▶ **WHAT YOU ARE ASKED TO DO**
Search the material below for the string "axes" and extract each line that has it.

▶ **PROVIDED MATERIAL**
[start]

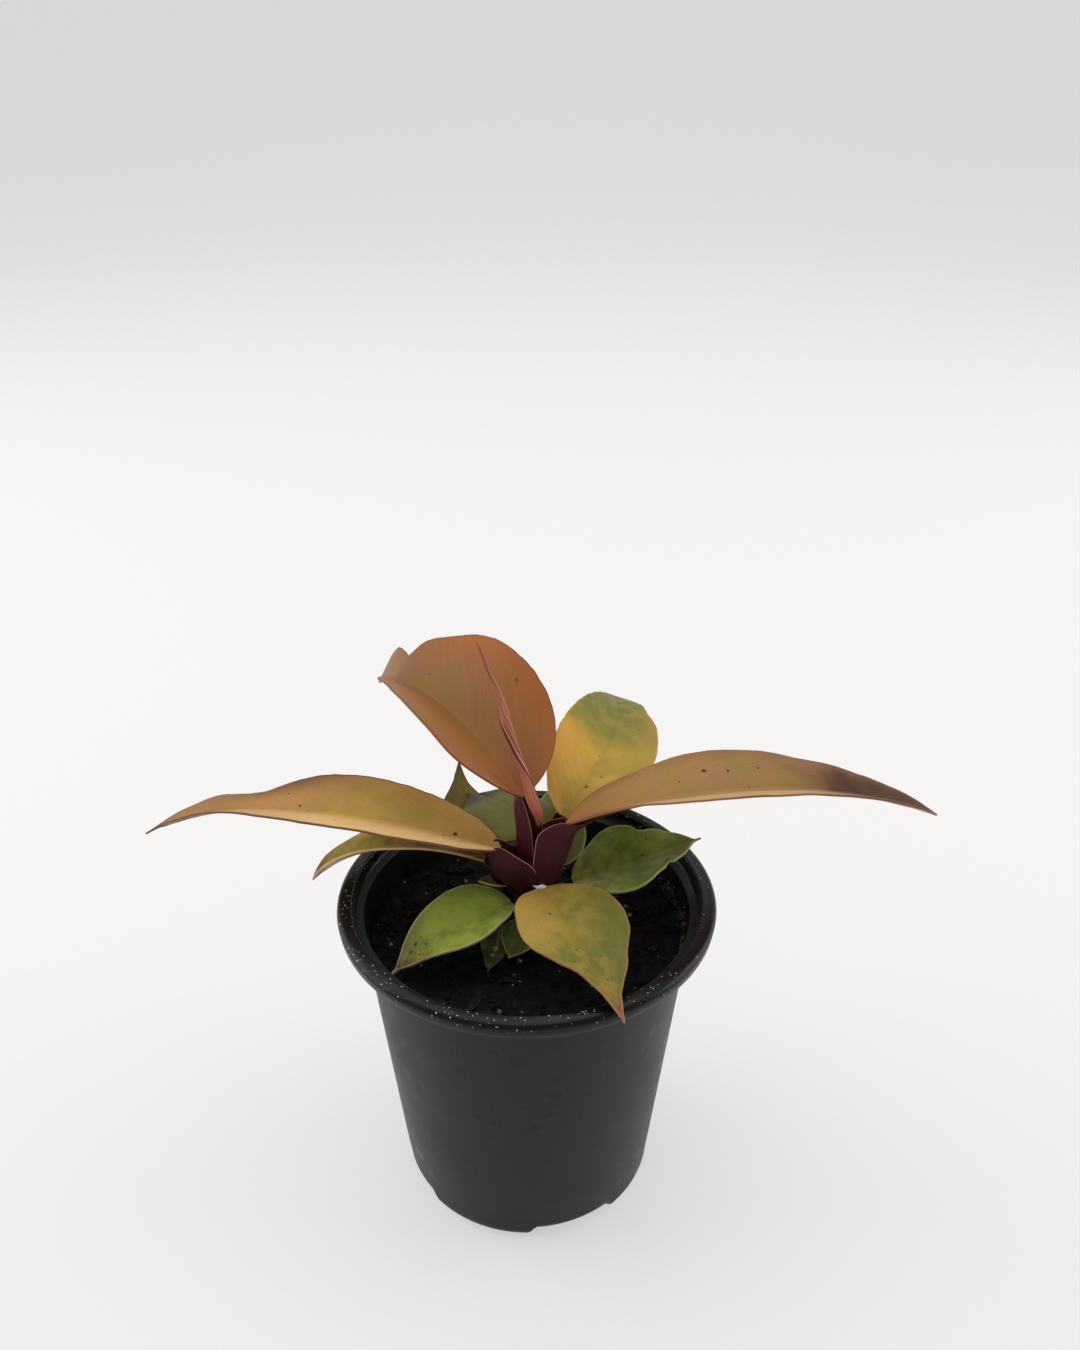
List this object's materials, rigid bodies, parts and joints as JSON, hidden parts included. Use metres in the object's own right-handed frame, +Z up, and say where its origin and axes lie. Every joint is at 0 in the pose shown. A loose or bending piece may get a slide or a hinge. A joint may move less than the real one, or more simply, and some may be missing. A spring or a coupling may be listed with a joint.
{
  "type": "potted philodendron",
  "caption": "Young potted philodendron: bronze, golden and green pointed leaves on burgundy stalks round one stem, in a round black nursery pot with a broad rim.",
  "frame": {"origin": "centre of the flat underside of the pot, on the surface that it stands on", "axes": "+Z up along the pot's axis, +X to the right and +Y to the back as the plant is seen from its front"},
  "size_m": [0.2604, 0.1522, 0.1844],
  "materials": {
    "pot_plastic": "satin black moulded plastic",
    "soil": "rough damp potting mix of bark, peat and perlite",
    "stalk": "smooth burgundy leaf stalks with paler margins",
    "rolled_leaf": "smooth salmon pink rolled leaf",
    "golden_leaf": "satin golden leaf with olive flush",
    "bronze_leaf": "satin bronze leaf with red brown tip",
    "copper_leaf": "satin copper brown leaf",
    "green_leaf": "satin green leaf with pale margin",
    "olive_leaf": "satin olive leaf with brown margin",
    "dark_leaf": "satin dark green leaf"
  },
  "bodies": {
    "root": {"pot": "pot_plastic", "soil": "soil", "stem": "stalk", "new_leaf": "rolled_leaf", "leaf_left": "golden_leaf", "leaf_right": "bronze_leaf", "leaf_top": "copper_leaf", "leaf_back_right": "golden_leaf", "leaf_low_right": "green_leaf", "leaf_front": "olive_leaf", "leaf_low_left": "green_leaf", "leaf_under_left": "olive_leaf", "leaf_back_left": "olive_leaf", "leaf_back": "green_leaf", "leaf_low_back": "green_leaf", "leaf_small_front": "dark_leaf", "leaf_small_low": "dark_leaf", "bract": "olive_leaf"}
  },
  "joints": []
}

[end]

▶ **EXPECTED ANSWER**
List this object's materials, rigid bodies, parts and joints as JSON, hidden parts included. Use metres in the object's own right-handed frame, +Z up, and say where its origin and axes lie. Every joint is at 0 in the pose shown. A loose or bending piece may get a slide or a hinge. A joint may move less than the real one, or more simply, and some may be missing. A spring or a coupling may be listed with a joint.
  "frame": {"origin": "centre of the flat underside of the pot, on the surface that it stands on", "axes": "+Z up along the pot's axis, +X to the right and +Y to the back as the plant is seen from its front"},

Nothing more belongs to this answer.